# What was that Star that Stephen spoke of?



## Richard King (Feb 5, 2006)

It was important enough that he brought it up at his stoning:

Acts 7:43 
You took up the tent of Moloch and the star of your god Rephan, the images that you made to worship; and I will send you into exile beyond Babylon.´ 

...anyone have any specific info on this?


----------



## Contra_Mundum (Feb 5, 2006)

Stephen's quote is from Amos 5:25ff, specifically the Septuagint version. I think that it is probably referring to some symbol of idol worship. Acts 7:42 says, "But God turned, and gave them up _to serve the host of heaven;_ as it is written in the book of the prophets..." Serving the "host of heaven" was a means of idolatry. One can point to various forms of star-worship, sun/moon worship, or astrology.

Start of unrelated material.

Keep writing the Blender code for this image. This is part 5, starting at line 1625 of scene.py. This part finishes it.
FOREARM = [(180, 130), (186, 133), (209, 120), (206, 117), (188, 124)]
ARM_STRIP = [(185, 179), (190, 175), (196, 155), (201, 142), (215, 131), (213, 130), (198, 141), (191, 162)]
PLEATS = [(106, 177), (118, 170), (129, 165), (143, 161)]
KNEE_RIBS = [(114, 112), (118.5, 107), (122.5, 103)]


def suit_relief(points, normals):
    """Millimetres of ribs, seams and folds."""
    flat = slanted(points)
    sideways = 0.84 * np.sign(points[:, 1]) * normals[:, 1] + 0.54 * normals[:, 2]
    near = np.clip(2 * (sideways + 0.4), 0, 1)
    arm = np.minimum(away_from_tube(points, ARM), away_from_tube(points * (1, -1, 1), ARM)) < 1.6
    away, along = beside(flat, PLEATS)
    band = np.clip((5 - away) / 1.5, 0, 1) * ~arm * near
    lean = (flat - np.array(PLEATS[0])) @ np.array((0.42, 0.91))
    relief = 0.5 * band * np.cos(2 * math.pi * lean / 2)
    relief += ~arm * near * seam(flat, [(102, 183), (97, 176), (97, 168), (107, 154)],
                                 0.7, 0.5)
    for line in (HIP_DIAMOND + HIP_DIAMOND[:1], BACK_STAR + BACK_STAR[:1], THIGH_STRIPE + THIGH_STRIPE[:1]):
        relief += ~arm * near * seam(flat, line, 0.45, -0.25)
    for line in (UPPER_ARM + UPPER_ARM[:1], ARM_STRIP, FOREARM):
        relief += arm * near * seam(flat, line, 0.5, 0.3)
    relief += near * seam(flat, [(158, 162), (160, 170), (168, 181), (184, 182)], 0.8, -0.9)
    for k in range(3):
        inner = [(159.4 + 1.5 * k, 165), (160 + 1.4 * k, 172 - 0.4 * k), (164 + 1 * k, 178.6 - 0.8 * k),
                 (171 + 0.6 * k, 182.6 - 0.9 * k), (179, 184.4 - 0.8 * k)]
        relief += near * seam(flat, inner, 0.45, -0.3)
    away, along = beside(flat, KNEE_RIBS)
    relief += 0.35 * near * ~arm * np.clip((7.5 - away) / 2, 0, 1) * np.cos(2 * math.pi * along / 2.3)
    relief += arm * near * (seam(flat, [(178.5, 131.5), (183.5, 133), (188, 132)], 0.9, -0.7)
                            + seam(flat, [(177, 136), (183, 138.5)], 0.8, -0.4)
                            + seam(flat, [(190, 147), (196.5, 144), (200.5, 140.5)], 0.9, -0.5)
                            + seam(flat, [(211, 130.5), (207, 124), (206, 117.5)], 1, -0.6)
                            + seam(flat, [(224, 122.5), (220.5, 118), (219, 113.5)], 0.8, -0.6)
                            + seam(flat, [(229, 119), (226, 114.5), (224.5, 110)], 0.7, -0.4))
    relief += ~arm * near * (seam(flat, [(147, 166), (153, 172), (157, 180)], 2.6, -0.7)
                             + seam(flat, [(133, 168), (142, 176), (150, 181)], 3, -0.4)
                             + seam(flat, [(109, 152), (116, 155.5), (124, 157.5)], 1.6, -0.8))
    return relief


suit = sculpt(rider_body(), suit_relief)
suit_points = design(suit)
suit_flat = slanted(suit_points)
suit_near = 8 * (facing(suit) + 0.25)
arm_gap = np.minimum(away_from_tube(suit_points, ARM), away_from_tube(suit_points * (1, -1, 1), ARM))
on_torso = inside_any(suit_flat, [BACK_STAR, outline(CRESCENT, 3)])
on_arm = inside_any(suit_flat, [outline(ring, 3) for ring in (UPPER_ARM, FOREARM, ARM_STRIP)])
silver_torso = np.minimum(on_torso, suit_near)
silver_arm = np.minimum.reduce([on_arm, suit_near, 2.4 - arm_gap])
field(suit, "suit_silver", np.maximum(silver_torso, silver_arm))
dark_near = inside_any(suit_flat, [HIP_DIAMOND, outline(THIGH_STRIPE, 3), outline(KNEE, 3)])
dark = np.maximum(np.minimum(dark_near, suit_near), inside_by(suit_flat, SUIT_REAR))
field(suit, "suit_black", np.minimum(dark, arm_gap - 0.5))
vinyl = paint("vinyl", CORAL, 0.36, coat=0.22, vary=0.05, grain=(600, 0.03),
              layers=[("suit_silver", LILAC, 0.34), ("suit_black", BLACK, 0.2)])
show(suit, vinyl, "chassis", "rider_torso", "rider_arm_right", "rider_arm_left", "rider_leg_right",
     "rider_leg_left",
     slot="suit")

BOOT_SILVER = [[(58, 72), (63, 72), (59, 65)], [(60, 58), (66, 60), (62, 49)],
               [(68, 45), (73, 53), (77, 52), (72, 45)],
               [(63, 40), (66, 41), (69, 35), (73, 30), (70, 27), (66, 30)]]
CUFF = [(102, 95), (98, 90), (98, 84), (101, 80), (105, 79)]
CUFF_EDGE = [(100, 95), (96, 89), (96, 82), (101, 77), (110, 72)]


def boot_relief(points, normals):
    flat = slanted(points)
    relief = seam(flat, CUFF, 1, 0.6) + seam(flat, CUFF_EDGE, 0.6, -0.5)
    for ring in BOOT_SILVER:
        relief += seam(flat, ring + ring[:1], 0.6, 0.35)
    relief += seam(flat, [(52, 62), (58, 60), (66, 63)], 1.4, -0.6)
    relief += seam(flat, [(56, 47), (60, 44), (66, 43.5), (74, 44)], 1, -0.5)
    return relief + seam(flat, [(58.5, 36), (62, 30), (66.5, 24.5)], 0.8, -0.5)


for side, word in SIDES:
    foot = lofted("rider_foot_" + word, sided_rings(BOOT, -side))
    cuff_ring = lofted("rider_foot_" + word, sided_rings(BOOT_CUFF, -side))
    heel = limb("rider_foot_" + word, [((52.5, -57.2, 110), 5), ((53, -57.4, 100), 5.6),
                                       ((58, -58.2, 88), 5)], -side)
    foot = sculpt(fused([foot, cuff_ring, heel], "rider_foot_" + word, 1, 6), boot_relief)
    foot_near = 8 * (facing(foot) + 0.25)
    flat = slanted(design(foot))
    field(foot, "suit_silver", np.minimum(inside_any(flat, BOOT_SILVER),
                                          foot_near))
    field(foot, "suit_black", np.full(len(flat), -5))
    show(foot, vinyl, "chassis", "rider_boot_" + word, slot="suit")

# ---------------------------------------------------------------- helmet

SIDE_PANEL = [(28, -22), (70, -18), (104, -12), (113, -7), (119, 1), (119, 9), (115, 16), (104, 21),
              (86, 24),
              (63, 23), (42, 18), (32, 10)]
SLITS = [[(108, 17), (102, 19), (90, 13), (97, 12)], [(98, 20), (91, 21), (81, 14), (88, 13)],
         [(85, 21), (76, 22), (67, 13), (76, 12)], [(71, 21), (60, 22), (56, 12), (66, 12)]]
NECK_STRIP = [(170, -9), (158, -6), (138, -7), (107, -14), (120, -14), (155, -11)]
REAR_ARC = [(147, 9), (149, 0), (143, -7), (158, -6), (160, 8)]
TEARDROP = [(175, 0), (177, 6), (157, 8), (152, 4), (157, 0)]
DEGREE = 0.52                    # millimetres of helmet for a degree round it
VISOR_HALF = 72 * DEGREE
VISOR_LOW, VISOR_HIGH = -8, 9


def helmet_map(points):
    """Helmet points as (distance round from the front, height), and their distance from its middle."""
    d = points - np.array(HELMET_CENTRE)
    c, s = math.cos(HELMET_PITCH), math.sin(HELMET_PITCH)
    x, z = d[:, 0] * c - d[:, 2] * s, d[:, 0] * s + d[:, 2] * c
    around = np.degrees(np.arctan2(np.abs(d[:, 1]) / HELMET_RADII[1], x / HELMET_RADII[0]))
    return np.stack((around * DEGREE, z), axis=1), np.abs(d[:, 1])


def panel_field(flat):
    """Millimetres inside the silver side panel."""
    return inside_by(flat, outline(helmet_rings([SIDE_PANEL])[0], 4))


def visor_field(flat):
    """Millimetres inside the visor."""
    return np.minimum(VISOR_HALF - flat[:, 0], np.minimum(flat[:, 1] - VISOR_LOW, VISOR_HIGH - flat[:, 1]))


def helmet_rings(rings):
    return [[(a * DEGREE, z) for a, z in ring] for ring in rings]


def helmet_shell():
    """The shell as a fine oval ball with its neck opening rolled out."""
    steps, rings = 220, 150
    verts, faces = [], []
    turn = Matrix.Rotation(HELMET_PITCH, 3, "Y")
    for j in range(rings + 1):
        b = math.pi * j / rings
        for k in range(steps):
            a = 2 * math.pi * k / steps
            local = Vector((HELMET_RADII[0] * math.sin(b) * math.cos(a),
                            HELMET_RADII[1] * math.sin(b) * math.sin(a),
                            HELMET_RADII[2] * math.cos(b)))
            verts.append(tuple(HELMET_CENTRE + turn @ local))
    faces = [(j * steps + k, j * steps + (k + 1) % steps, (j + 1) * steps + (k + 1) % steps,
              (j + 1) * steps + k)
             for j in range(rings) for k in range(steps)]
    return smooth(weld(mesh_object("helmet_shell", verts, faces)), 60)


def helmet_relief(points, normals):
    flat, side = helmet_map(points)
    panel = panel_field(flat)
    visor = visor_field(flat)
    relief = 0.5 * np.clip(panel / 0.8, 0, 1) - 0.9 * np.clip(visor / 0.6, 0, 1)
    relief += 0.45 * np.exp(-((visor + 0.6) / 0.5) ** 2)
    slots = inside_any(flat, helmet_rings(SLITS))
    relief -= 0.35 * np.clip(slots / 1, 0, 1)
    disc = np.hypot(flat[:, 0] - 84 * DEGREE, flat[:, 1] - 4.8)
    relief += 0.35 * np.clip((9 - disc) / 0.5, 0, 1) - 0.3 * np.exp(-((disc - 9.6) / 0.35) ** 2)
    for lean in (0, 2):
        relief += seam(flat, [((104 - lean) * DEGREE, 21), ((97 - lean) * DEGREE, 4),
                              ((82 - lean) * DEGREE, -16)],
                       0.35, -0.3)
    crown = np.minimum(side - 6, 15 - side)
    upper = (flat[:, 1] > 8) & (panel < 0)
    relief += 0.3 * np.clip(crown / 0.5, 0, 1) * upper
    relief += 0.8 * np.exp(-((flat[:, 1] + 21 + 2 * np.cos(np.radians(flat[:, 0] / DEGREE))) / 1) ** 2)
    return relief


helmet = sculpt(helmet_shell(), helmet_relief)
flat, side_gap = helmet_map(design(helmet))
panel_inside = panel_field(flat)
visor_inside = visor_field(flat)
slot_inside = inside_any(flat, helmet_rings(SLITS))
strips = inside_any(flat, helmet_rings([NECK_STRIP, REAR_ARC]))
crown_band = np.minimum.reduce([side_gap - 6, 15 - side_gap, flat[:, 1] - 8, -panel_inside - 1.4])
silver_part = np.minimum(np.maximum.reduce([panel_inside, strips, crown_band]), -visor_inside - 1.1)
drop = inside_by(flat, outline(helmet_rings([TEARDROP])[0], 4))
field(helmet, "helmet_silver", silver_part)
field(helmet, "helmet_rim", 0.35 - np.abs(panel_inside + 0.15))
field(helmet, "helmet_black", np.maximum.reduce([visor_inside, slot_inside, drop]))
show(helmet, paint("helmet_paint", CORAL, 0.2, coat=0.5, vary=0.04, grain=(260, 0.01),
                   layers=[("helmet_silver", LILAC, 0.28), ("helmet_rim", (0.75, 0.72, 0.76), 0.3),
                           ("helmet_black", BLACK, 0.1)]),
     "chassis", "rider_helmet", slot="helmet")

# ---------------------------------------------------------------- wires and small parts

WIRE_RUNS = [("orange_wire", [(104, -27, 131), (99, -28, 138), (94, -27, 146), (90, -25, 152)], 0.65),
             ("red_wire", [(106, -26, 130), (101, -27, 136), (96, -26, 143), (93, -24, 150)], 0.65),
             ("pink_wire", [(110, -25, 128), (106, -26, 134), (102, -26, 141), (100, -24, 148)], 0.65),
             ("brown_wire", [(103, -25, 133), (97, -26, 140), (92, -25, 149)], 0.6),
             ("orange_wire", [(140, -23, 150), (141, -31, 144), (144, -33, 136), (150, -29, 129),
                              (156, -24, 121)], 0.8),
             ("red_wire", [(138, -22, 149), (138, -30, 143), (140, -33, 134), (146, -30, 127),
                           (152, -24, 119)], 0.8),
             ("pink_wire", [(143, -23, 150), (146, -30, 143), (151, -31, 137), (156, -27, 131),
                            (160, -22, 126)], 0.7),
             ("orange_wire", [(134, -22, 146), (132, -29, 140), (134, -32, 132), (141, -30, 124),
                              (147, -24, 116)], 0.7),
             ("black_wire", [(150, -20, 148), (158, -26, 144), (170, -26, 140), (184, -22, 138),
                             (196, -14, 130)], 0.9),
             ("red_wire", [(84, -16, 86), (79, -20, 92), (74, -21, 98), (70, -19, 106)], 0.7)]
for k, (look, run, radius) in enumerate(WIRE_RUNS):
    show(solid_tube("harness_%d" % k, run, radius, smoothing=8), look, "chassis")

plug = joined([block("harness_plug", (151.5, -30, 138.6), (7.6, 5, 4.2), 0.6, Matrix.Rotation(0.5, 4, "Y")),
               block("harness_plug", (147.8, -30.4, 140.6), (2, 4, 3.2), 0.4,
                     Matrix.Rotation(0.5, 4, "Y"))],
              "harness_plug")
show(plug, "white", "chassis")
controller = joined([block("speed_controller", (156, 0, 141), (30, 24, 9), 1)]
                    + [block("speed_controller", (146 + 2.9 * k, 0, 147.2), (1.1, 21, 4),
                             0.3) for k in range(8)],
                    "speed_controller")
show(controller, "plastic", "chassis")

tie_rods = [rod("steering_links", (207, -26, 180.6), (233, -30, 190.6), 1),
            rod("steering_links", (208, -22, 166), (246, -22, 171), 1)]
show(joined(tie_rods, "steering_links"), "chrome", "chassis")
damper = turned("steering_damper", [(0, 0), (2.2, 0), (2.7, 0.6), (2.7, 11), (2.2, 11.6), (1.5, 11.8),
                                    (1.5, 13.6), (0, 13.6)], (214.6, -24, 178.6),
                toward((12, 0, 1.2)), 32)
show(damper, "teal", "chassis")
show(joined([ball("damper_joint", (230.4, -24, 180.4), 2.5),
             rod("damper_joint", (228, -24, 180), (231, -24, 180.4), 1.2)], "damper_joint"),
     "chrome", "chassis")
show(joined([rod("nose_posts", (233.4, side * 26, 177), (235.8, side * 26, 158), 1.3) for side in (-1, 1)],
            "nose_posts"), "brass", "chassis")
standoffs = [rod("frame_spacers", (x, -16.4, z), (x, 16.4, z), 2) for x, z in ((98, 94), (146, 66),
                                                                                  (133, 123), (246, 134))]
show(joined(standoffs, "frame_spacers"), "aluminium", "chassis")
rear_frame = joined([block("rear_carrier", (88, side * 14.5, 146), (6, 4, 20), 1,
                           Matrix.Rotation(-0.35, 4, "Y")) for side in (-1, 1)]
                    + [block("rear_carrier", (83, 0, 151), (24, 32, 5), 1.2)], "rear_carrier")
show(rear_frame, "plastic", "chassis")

Stephen is presenting a counter-indictment against those who accuse him of blasphemy. The passage in Amos is from a previous indictment regarding the national propensity.


----------



## Richard King (Feb 6, 2006)

Interesting. I just wonder about the star symbol in our culture as well. You have Masonic people with their "eastern star" and then somehow every law enforcement badge that isn't a shield... is a star and ofcourse there is that other "Star of David" everywhere. Just wondered about star symbolism, the significance of the verse and why so little is said of it. I know I hear of Moloch or Molech a lot because we are also a baby killing society but I never hear much about the star.


----------